Exercise objective: Return only the line that contains "shown = obj.evaluated_get(depsgraph)" and each line after it, through the last line of the data below, copied exactly.

Dataset excerpt:
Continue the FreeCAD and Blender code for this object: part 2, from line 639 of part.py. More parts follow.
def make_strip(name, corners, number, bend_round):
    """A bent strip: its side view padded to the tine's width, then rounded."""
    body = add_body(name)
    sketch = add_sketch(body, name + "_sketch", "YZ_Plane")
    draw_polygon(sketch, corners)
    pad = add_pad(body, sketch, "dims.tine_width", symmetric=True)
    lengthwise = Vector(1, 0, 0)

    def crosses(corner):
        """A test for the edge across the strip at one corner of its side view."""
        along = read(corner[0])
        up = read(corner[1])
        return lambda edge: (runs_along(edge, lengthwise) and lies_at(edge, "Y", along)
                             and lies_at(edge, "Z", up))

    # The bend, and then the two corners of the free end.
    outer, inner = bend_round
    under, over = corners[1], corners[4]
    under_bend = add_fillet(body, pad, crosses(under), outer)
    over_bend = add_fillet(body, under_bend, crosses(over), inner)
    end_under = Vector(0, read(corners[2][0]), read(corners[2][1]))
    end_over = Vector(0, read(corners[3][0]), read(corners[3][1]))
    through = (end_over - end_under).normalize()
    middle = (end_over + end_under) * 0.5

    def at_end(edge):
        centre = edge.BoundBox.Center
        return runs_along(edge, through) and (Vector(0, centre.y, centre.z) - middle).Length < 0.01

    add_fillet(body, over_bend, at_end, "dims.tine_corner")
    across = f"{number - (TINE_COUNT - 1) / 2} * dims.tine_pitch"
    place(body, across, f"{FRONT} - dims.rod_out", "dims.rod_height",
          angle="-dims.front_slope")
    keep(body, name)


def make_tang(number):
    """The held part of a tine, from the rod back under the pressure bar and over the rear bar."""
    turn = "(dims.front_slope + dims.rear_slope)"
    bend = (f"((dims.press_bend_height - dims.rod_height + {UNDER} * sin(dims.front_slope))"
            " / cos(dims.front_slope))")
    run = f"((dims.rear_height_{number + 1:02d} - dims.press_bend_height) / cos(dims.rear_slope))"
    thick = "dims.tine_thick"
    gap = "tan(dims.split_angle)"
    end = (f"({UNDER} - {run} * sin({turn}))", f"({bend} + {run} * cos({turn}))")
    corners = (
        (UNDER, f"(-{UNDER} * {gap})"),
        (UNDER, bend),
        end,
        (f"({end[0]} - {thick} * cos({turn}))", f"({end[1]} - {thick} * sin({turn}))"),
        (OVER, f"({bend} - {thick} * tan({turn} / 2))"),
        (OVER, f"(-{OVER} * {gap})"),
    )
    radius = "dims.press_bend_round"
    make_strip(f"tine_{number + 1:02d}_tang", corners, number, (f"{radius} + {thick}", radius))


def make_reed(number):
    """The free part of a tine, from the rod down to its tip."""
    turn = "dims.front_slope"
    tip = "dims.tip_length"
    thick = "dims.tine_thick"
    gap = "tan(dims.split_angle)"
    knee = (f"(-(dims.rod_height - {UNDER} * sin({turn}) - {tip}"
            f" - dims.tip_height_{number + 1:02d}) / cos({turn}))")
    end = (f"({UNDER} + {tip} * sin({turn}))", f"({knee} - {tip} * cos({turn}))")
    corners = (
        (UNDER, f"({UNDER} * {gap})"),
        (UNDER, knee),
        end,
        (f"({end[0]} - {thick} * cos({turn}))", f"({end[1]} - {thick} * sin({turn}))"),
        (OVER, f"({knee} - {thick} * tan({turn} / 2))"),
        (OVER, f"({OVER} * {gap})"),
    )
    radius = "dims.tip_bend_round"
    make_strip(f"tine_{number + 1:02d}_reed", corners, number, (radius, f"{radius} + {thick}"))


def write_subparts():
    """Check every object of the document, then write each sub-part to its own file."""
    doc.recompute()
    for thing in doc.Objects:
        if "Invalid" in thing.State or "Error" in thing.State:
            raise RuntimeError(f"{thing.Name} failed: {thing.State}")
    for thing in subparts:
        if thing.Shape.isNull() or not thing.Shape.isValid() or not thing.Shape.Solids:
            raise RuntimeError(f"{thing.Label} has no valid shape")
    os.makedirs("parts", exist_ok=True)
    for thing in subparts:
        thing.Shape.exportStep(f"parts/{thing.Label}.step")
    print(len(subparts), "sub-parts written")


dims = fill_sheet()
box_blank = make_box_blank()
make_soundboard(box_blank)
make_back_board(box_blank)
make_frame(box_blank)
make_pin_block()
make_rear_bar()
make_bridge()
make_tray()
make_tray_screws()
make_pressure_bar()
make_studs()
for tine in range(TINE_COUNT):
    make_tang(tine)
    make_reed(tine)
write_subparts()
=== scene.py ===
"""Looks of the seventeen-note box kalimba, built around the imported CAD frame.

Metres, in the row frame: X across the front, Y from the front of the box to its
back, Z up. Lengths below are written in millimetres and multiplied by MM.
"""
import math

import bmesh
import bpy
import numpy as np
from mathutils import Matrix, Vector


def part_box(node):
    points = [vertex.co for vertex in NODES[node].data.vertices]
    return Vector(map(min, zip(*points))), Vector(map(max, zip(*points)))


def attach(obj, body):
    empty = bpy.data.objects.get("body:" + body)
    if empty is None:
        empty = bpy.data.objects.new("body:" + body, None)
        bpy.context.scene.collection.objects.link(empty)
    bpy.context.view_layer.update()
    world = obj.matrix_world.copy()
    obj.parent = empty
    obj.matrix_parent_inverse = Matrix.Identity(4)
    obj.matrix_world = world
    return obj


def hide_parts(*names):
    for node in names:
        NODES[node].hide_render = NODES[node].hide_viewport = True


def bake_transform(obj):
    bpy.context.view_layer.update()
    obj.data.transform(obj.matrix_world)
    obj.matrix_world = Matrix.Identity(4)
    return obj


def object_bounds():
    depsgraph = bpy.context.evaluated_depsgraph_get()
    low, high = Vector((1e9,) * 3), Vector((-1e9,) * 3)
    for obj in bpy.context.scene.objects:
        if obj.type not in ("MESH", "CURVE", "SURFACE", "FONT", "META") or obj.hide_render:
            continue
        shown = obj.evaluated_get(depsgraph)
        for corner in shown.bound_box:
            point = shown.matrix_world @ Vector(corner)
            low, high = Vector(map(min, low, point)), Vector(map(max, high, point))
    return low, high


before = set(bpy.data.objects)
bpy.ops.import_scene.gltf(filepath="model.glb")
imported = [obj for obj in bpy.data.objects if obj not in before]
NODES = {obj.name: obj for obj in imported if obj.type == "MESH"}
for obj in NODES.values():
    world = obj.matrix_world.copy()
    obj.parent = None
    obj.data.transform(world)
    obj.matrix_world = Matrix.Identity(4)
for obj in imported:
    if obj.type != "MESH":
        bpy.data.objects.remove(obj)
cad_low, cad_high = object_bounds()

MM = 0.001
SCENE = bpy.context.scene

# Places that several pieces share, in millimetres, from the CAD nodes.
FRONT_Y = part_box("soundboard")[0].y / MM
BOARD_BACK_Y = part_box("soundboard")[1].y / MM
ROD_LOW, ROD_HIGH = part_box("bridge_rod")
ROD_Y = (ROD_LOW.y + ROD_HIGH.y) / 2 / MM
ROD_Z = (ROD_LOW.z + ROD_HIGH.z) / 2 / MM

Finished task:
        shown = obj.evaluated_get(depsgraph)
        for corner in shown.bound_box:
            point = shown.matrix_world @ Vector(corner)
            low, high = Vector(map(min, low, point)), Vector(map(max, high, point))
    return low, high


before = set(bpy.data.objects)
bpy.ops.import_scene.gltf(filepath="model.glb")
imported = [obj for obj in bpy.data.objects if obj not in before]
NODES = {obj.name: obj for obj in imported if obj.type == "MESH"}
for obj in NODES.values():
    world = obj.matrix_world.copy()
    obj.parent = None
    obj.data.transform(world)
    obj.matrix_world = Matrix.Identity(4)
for obj in imported:
    if obj.type != "MESH":
        bpy.data.objects.remove(obj)
cad_low, cad_high = object_bounds()

MM = 0.001
SCENE = bpy.context.scene

# Places that several pieces share, in millimetres, from the CAD nodes.
FRONT_Y = part_box("soundboard")[0].y / MM
BOARD_BACK_Y = part_box("soundboard")[1].y / MM
ROD_LOW, ROD_HIGH = part_box("bridge_rod")
ROD_Y = (ROD_LOW.y + ROD_HIGH.y) / 2 / MM
ROD_Z = (ROD_LOW.z + ROD_HIGH.z) / 2 / MM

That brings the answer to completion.